Basically, we believe that there’s always time to be cheerful. (Even a quick “Greetings!” makes a peremptory email into a pleasant one). But also that keeping the “Sent from Handheld” and adding “Please excuse terseness and typos” or the like helps if you write really short ones from your iPhone or Blackberry. As for really long ones—if you must, you just need to remember to break them into lots of paragraphs, put a summary or your most important point right up top, and leave lots of white space. And you also need to remember how many people read email on handhelds. So if you have a long one you must send, send it from 9-5pm when there’s greatest likelihood someone will be looking at it on a desktop. In general, though, less is more.

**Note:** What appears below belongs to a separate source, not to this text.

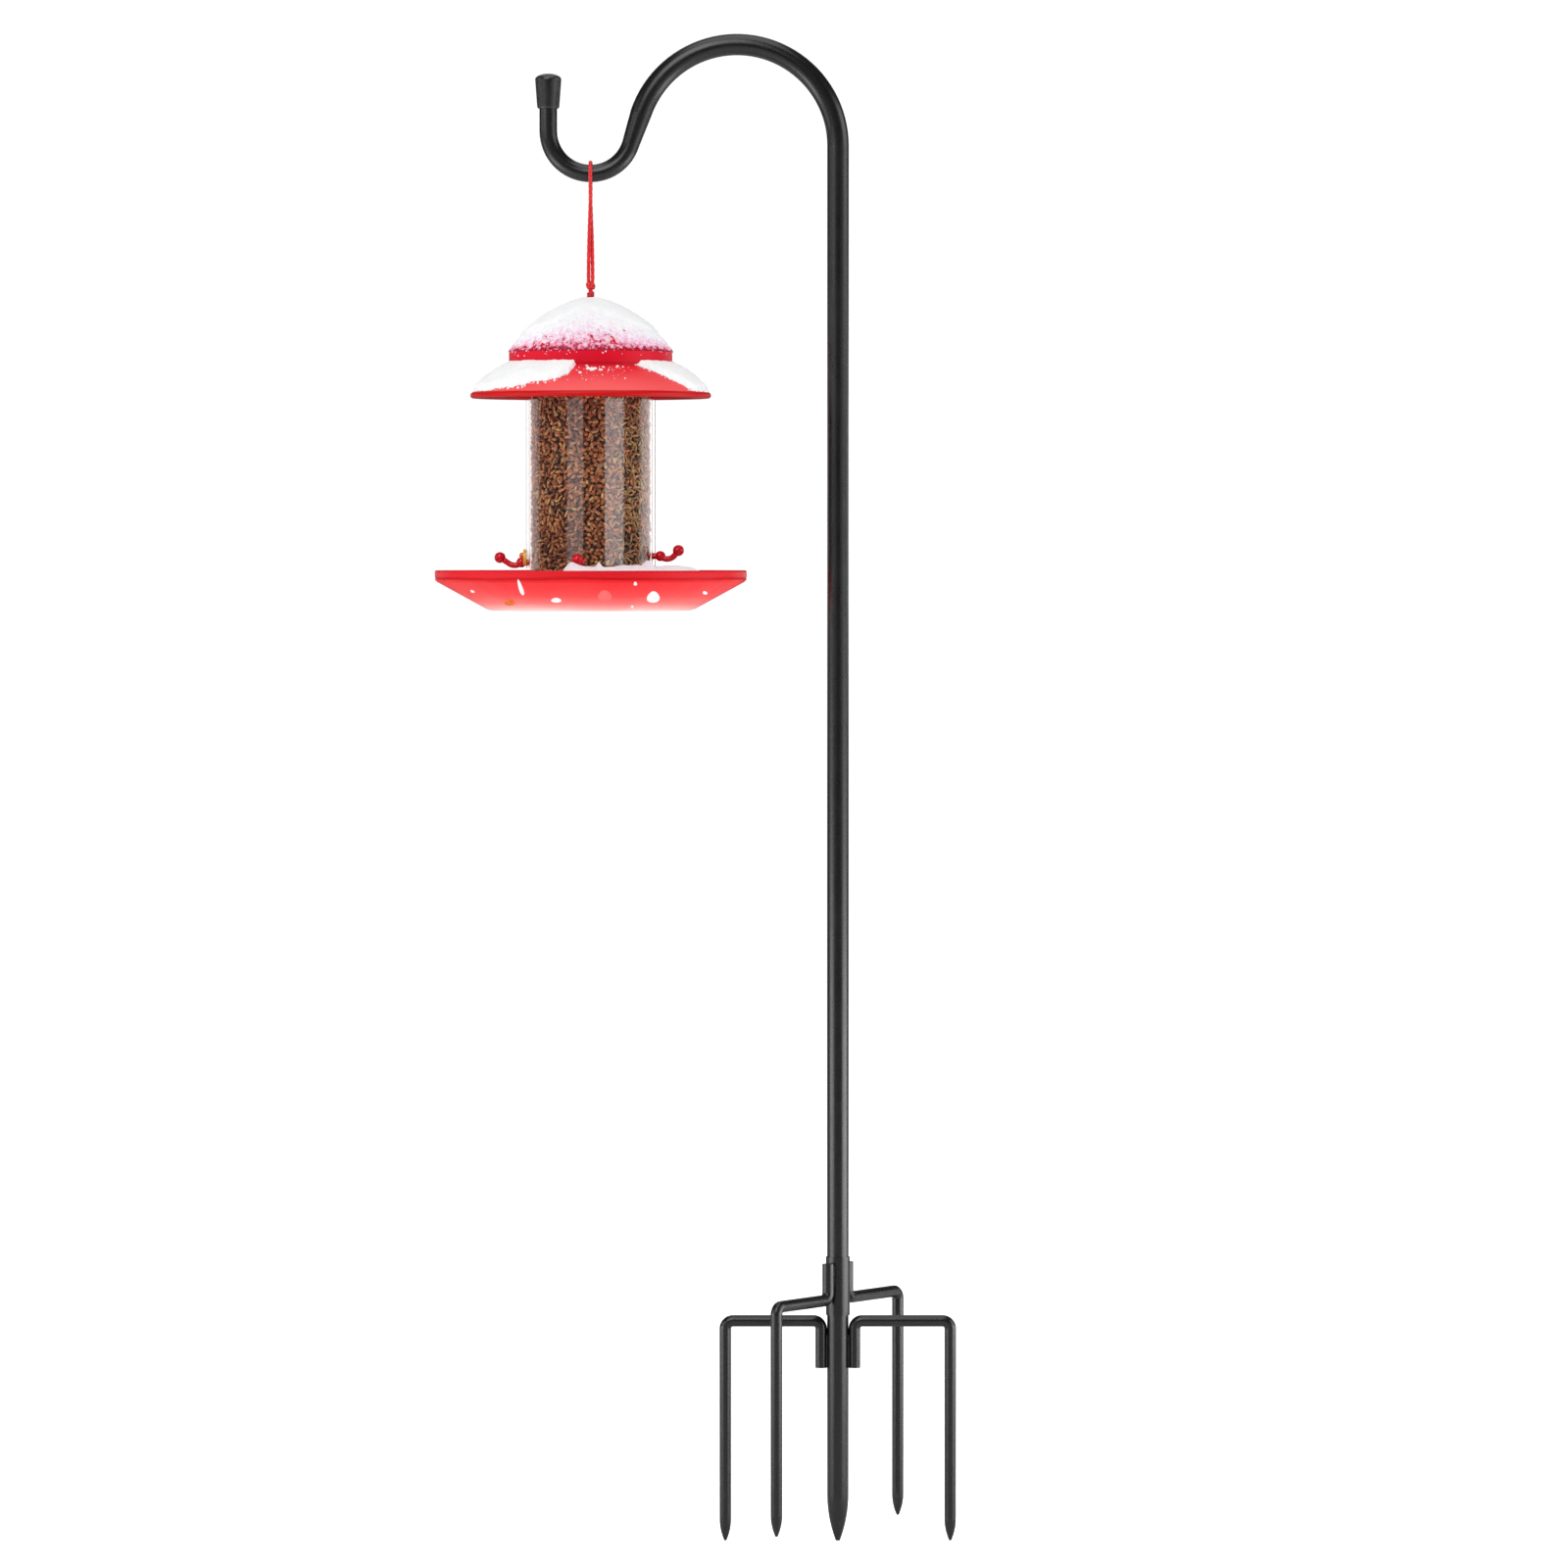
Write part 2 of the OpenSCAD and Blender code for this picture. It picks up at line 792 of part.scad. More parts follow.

You discuss how email demands that we figure out who we are in relationship to the person we’re writing due to the challenge of conveying tone. How do you go about this? What’s the best, most efficient way to convey tone?
Tone is everything and is conveyed by everything: Evan or Mr. Orensten. Hi or Hey or Dear. Proper spelling and punctuation or lax and sloppy. Sincerely or xoxo. Will Schwalbe or Will at the bottom. Contractions or none.

We have a ton in the book about tone. Our best advice: start one level of formality above where you think you should be and immediately mirror in all respects the response you get back. Also, we love exclamation marks and emoticons (in relatively informal exchanges) as instant ways to add cheerful tone.


Some email applications contain stationary like features. Do you think we are heading in a more design heavy, customizable email platform or are we going to stick to this super simple quick word platform? What does the future hold for email?

Every attempt at stationary we’ve seen—wallpaper, odd fonts—makes email more difficult to read and more annoying. We think Times New Roman or Arial, plain black, no background, will be the way to go for some time. And whatever the future holds, we will always have need of some form of written communication; so we think the rules we lay out in our book, and the things we want people to consider, will apply for a long time to come!